Monday, July 16, 2007

Knowledge

Finished David Weinberger's new book Everything is Miscellaneous while doing the ten hour journey home from Kuala Lumpur. This is a great read about how we need to rethink knowledge now that technology allows us to access it differently. The sequential way of viewing knowledge previously no longer fits with the way knowledge can be viewed via the internet especially through latest Web 2.0 technologies.

If our view of knowledge needs to change then it fits in with my thoughts about how we need to change the teaching of knowledge away from the standard sequential learning processes relevant for the industrial age. These views have great importance to schools and have been talked about for decades but still have had little traction. The miscellaneous nature of knowledge which technology now demands may be the driver to push schooling forward.

Now reading The Black Swan: The Impact of the Highly Improbable by Nassim Nicholas Taleb. this again challenges our thoughts about the predictability and causality of knowledge and our intrpretation of events.

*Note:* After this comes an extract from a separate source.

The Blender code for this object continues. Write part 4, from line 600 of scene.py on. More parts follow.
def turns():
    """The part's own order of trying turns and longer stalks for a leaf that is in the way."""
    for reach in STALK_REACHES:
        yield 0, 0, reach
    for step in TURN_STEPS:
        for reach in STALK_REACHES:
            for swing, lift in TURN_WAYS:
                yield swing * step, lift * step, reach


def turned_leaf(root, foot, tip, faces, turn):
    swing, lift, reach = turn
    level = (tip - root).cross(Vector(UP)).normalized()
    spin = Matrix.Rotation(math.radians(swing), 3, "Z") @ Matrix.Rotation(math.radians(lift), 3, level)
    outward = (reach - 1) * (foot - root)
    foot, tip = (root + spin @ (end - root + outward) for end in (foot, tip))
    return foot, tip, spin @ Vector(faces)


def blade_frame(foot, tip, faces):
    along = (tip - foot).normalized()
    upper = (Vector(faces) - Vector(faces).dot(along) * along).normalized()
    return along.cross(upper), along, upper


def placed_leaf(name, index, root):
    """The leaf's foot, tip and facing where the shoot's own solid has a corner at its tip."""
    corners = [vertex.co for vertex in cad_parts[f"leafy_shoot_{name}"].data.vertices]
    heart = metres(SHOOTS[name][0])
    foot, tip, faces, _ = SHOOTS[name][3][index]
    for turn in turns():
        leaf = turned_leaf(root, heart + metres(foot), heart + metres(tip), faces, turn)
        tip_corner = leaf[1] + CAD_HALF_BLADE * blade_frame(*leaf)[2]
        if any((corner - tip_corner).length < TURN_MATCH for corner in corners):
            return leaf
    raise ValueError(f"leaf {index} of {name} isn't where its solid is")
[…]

If we were to be doing our job as educators we would be teaching about 'Black Swans' and Miscellaneous knowledge as these ides seem to really where it is at.

2 comments:

artichoke said...

Agree with you about The Black Swan - is a fabulous read - Taleb has an introduction to his thinking in The Edge - I have linked to it in a recent post on how we understand and misunderstand the key competencies.
The Edge article is perfect as a professional discussion starter for staff

tellio said...

I saw your comment on weblogg-ed and thought I would drop over and wish you luck. I, too, am reading Taleb's book. Very slowly. I find that there is much in it that recommends itself to education. One of them is that almost none of us will see education's black swan. I suspect we have already seen it, but not recognized it. Reminds me of Peter Weir's The Last Wave and all the implications in it. I will watch your site in future and wish you luck with the blogging.

I teach in the US in Kentucky. I am at the university level teaching composition, intro to lit, and research classes, but before that I taught middle school and high school English, drama, media studies, and arts and humanities for fifteen years.